Before they are finished proofing, preheat the oven to 250˚C or as high as it will go with a heavy-bottomed tray in the bottom and a tray in the middle with good clearance above it and enough space for the loaves. I find two large loaves easier to fit in a 60cm oven than three medium. Shortly before the bread is done proofing, boil a kettle of water and grab a sharp serrated knife.
Once the proofing is finished take the middle tray out of the oven, carefully lift up the bread and place it on the tray, then gently slash the tops with the serrated knife. Cutting between one and two centimetres deep, the slashes should open nicely if the bread is properly proofed. Slashes control rising and provide a nice bit of decorative contrast with your coating. Then, working quickly to keep the oven as hot as possible, put the tray with bread back in the oven and pour boiling water into the bottom tray to create a good amount of steam.
After 10 minutes, check on the bread. If it still seems very pale, turn it down to 200˚C; if it is browning quickly take it down to 170˚C; otherwise bring it down to about 180˚C. In total, large loaves will need around 45 minutes, medium around 35, and rolls around 15, each give or take five minutes.
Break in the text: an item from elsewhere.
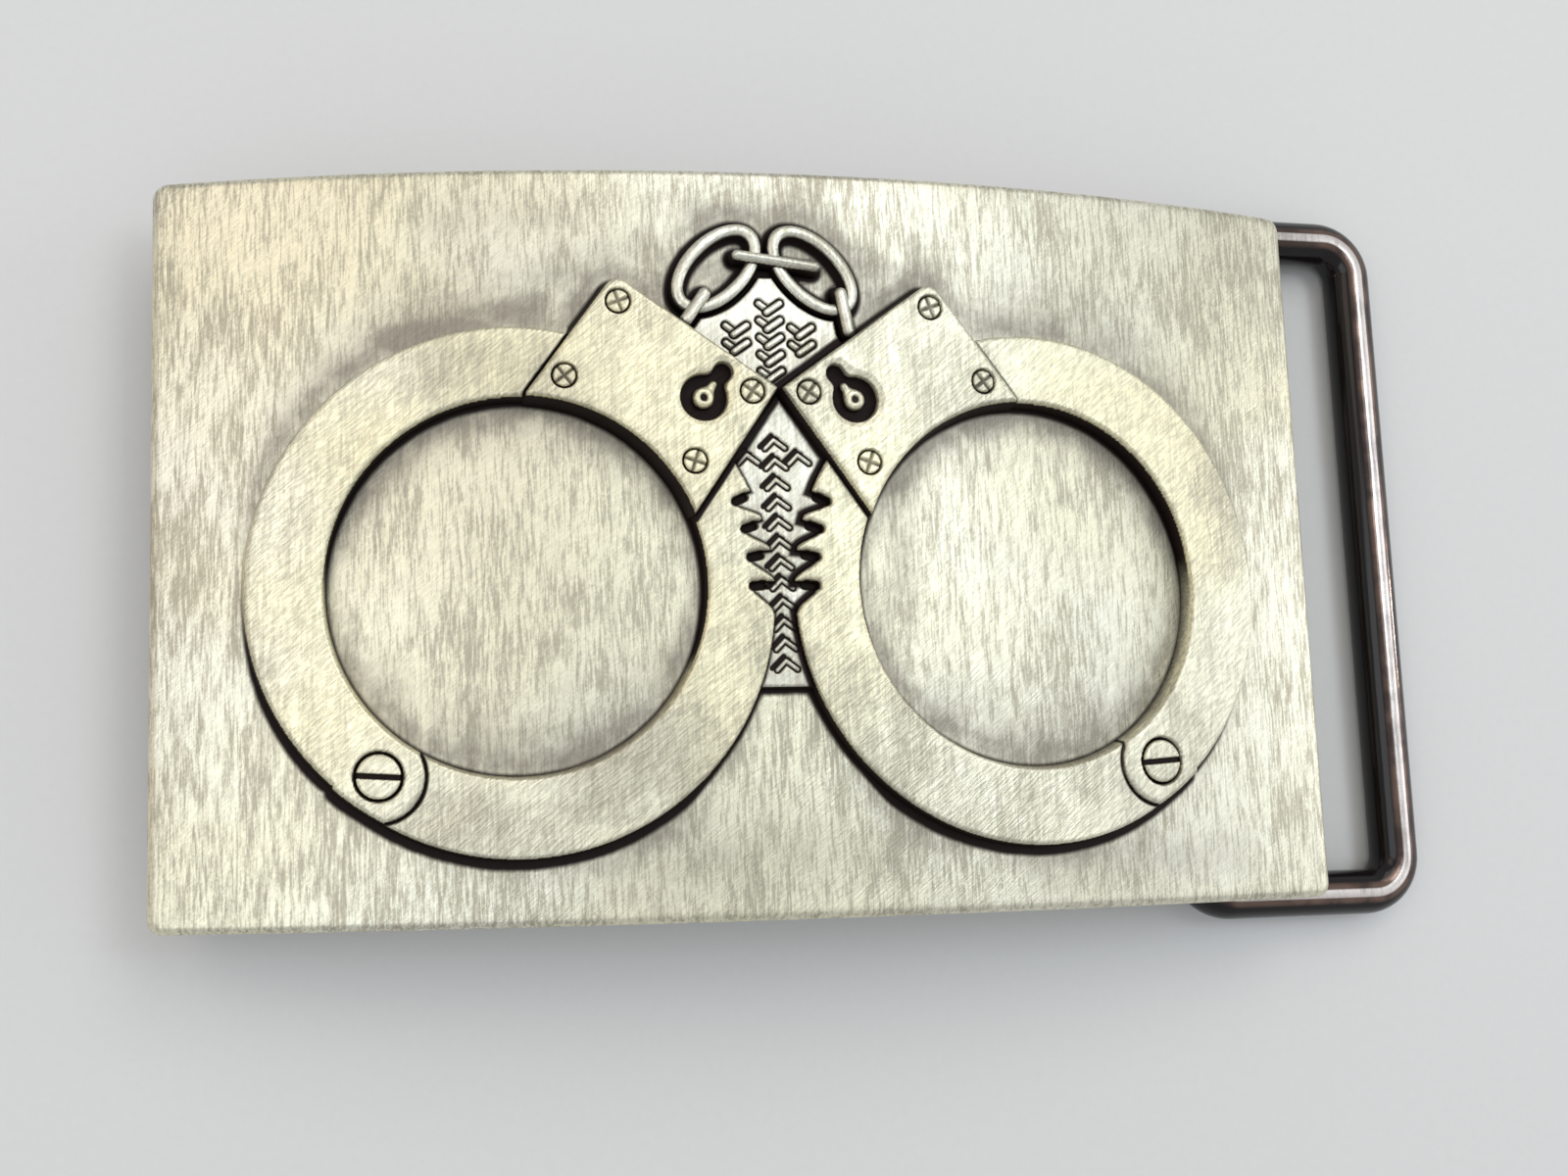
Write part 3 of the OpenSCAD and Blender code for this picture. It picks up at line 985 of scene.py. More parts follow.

They are done when the bread sounds hollow when tapped on the base, though an extra 10 minutes rarely hurts, at worst giving a thicker crust.
Let the bread cool on a wire rack, it’s still cooking and releasing a lot of steam. You may tear it while warm, but let cool completely before slicing it with a good serrated knife.
Now go on and get baking, it’s great for pouring all your worries into, or to put breaks into your study as you check its rising. Best of all, at the end you get a fresh loaf, with full knowledge of everything that went into it.